EXERCISE TASK: Restate the entire listing word for word.

.....

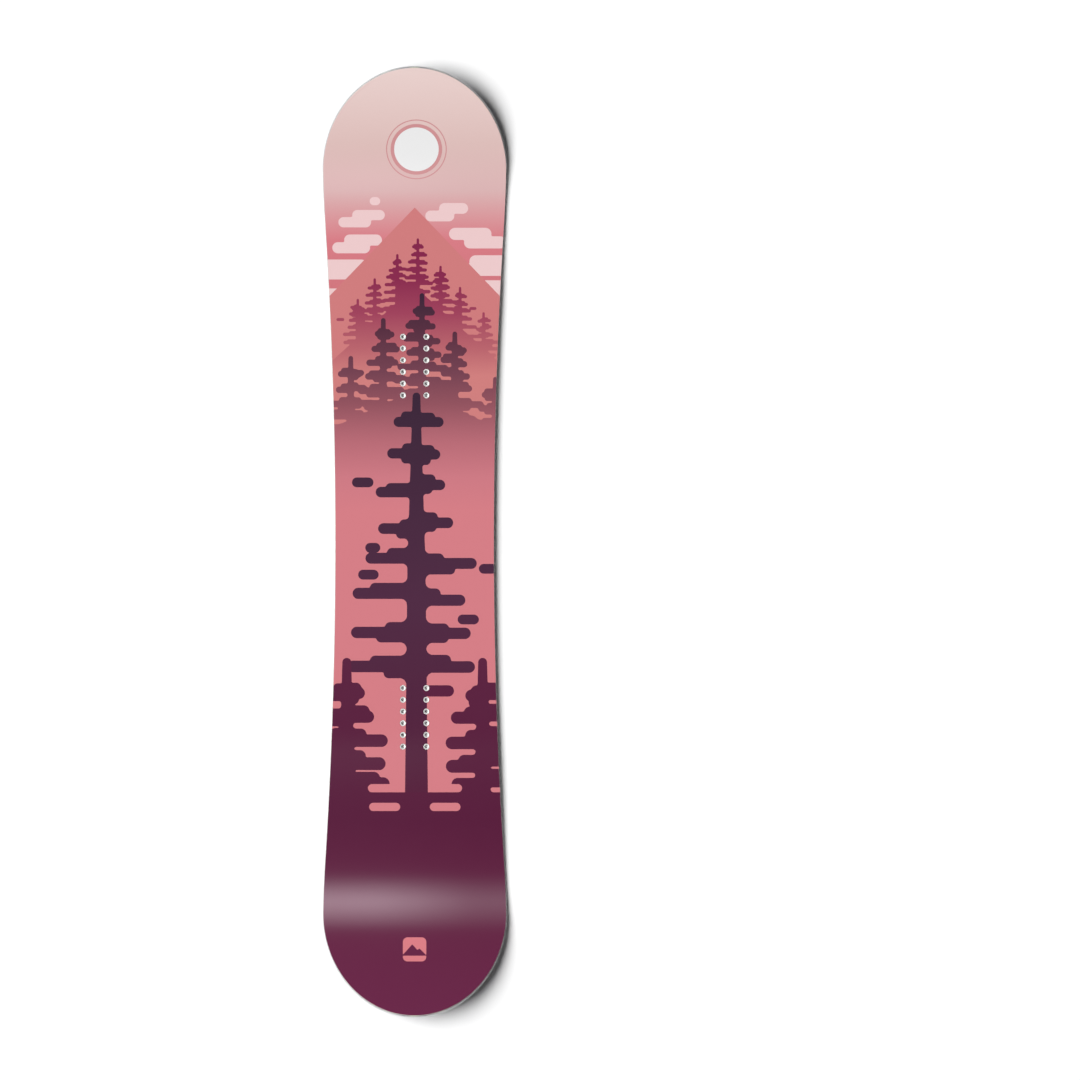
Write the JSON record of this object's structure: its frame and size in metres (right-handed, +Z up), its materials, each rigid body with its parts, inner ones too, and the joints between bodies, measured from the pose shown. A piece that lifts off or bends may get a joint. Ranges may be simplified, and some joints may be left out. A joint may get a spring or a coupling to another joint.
{
  "type": "snowboard deck",
  "caption": "Flat twin-tip snowboard deck, kicked up at both ends, with steel edges, a laminated wood core and threaded inserts for bindings.",
  "frame": {"origin": "on the ground under the middle of the board, where the flat base's centre rests", "axes": "+Z up out of the topsheet, +Y along the board towards the nose, +X across it towards the toe side of a regular-stance rider"},
  "size_m": [0.3158, 1.62, 0.0546],
  "materials": {
    "topsheet_print": "satin printed plastic film, forest artwork in plum and salmon",
    "base_plastic": "stone-ground sintered polyethylene, printed navy with coloured strokes",
    "edge_steel": "ground hardened steel",
    "insert_steel": "bright turned stainless steel",
    "sidewall_plastic": "milled light grey ABS, fine grinding lines along the board",
    "tip_plastic": "milled light grey ABS",
    "glass_laminate": "epoxy over woven glass fibre, slightly clear",
    "rubber_foil": "thin damping rubber",
    "poplar_wood": "planed, grain along the board",
    "beech_wood": "planed, grain along the board"
  },
  "bodies": {
    "root": {"base_sheet": "base_plastic", "lower_fibreglass": "glass_laminate", "steel_edge_toe": "edge_steel", "steel_edge_heel": "edge_steel", "rubber_foil_toe": "rubber_foil", "rubber_foil_heel": "rubber_foil", "core_strip_middle": "poplar_wood", "core_strip_toe_1": "beech_wood", "core_strip_toe_2": "poplar_wood", "core_strip_toe_3": "beech_wood", "core_strip_toe_4": "poplar_wood", "core_strip_toe_5": "beech_wood", "core_strip_toe_6": "poplar_wood", "sidewall_toe": "sidewall_plastic", "core_strip_heel_1": "beech_wood", "core_strip_heel_2": "poplar_wood", "core_strip_heel_3": "beech_wood", "core_strip_heel_4": "poplar_wood", "core_strip_heel_5": "beech_wood", "core_strip_heel_6": "poplar_wood", "sidewall_heel": "sidewall_plastic", "nose_spacer": "tip_plastic", "tail_spacer": "tip_plastic", "upper_fibreglass": "glass_laminate", "topsheet": "topsheet_print", "insert_front_toe_1": "insert_steel", "insert_front_toe_2": "insert_steel", "insert_front_toe_3": "insert_steel", "insert_front_toe_4": "insert_steel", "insert_front_toe_5": "insert_steel", "insert_front_toe_6": "insert_steel", "insert_front_heel_1": "insert_steel", "insert_front_heel_2": "insert_steel", "insert_front_heel_3": "insert_steel", "insert_front_heel_4": "insert_steel", "insert_front_heel_5": "insert_steel", "insert_front_heel_6": "insert_steel", "insert_rear_toe_1": "insert_steel", "insert_rear_toe_2": "insert_steel", "insert_rear_toe_3": "insert_steel", "insert_rear_toe_4": "insert_steel", "insert_rear_toe_5": "insert_steel", "insert_rear_toe_6": "insert_steel", "insert_rear_heel_1": "insert_steel", "insert_rear_heel_2": "insert_steel", "insert_rear_heel_3": "insert_steel", "insert_rear_heel_4": "insert_steel", "insert_rear_heel_5": "insert_steel", "insert_rear_heel_6": "insert_steel"}
  },
  "joints": []
}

.....

RESULT OF THE EXERCISE:
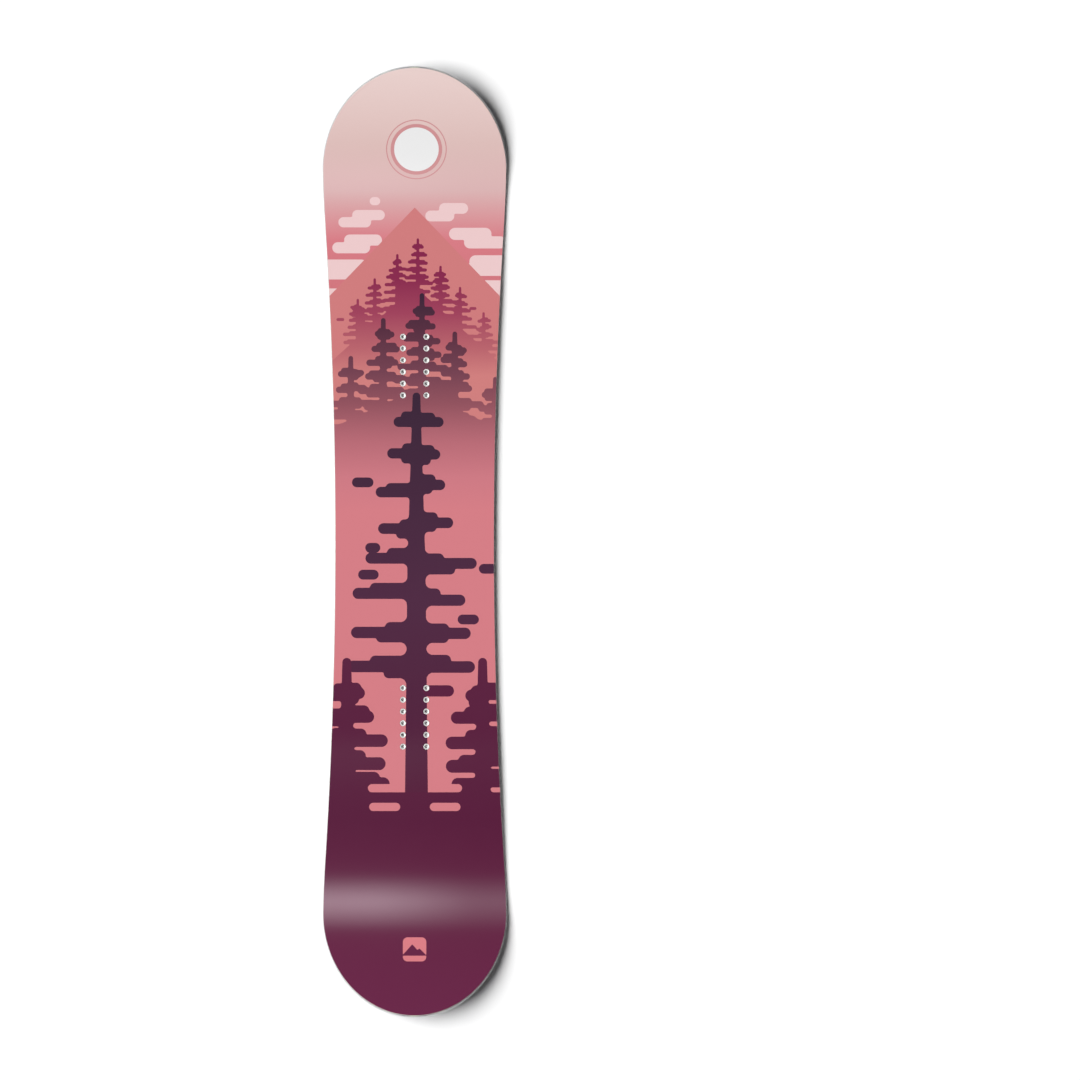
Write the JSON record of this object's structure: its frame and size in metres (right-handed, +Z up), its materials, each rigid body with its parts, inner ones too, and the joints between bodies, measured from the pose shown. A piece that lifts off or bends may get a joint. Ranges may be simplified, and some joints may be left out. A joint may get a spring or a coupling to another joint.
{
  "type": "snowboard deck",
  "caption": "Flat twin-tip snowboard deck, kicked up at both ends, with steel edges, a laminated wood core and threaded inserts for bindings.",
  "frame": {"origin": "on the ground under the middle of the board, where the flat base's centre rests", "axes": "+Z up out of the topsheet, +Y along the board towards the nose, +X across it towards the toe side of a regular-stance rider"},
  "size_m": [0.3158, 1.62, 0.0546],
  "materials": {
    "topsheet_print": "satin printed plastic film, forest artwork in plum and salmon",
    "base_plastic": "stone-ground sintered polyethylene, printed navy with coloured strokes",
    "edge_steel": "ground hardened steel",
    "insert_steel": "bright turned stainless steel",
    "sidewall_plastic": "milled light grey ABS, fine grinding lines along the board",
    "tip_plastic": "milled light grey ABS",
    "glass_laminate": "epoxy over woven glass fibre, slightly clear",
    "rubber_foil": "thin damping rubber",
    "poplar_wood": "planed, grain along the board",
    "beech_wood": "planed, grain along the board"
  },
  "bodies": {
    "root": {"base_sheet": "base_plastic", "lower_fibreglass": "glass_laminate", "steel_edge_toe": "edge_steel", "steel_edge_heel": "edge_steel", "rubber_foil_toe": "rubber_foil", "rubber_foil_heel": "rubber_foil", "core_strip_middle": "poplar_wood", "core_strip_toe_1": "beech_wood", "core_strip_toe_2": "poplar_wood", "core_strip_toe_3": "beech_wood", "core_strip_toe_4": "poplar_wood", "core_strip_toe_5": "beech_wood", "core_strip_toe_6": "poplar_wood", "sidewall_toe": "sidewall_plastic", "core_strip_heel_1": "beech_wood", "core_strip_heel_2": "poplar_wood", "core_strip_heel_3": "beech_wood", "core_strip_heel_4": "poplar_wood", "core_strip_heel_5": "beech_wood", "core_strip_heel_6": "poplar_wood", "sidewall_heel": "sidewall_plastic", "nose_spacer": "tip_plastic", "tail_spacer": "tip_plastic", "upper_fibreglass": "glass_laminate", "topsheet": "topsheet_print", "insert_front_toe_1": "insert_steel", "insert_front_toe_2": "insert_steel", "insert_front_toe_3": "insert_steel", "insert_front_toe_4": "insert_steel", "insert_front_toe_5": "insert_steel", "insert_front_toe_6": "insert_steel", "insert_front_heel_1": "insert_steel", "insert_front_heel_2": "insert_steel", "insert_front_heel_3": "insert_steel", "insert_front_heel_4": "insert_steel", "insert_front_heel_5": "insert_steel", "insert_front_heel_6": "insert_steel", "insert_rear_toe_1": "insert_steel", "insert_rear_toe_2": "insert_steel", "insert_rear_toe_3": "insert_steel", "insert_rear_toe_4": "insert_steel", "insert_rear_toe_5": "insert_steel", "insert_rear_toe_6": "insert_steel", "insert_rear_heel_1": "insert_steel", "insert_rear_heel_2": "insert_steel", "insert_rear_heel_3": "insert_steel", "insert_rear_heel_4": "insert_steel", "insert_rear_heel_5": "insert_steel", "insert_rear_heel_6": "insert_steel"}
  },
  "joints": []
}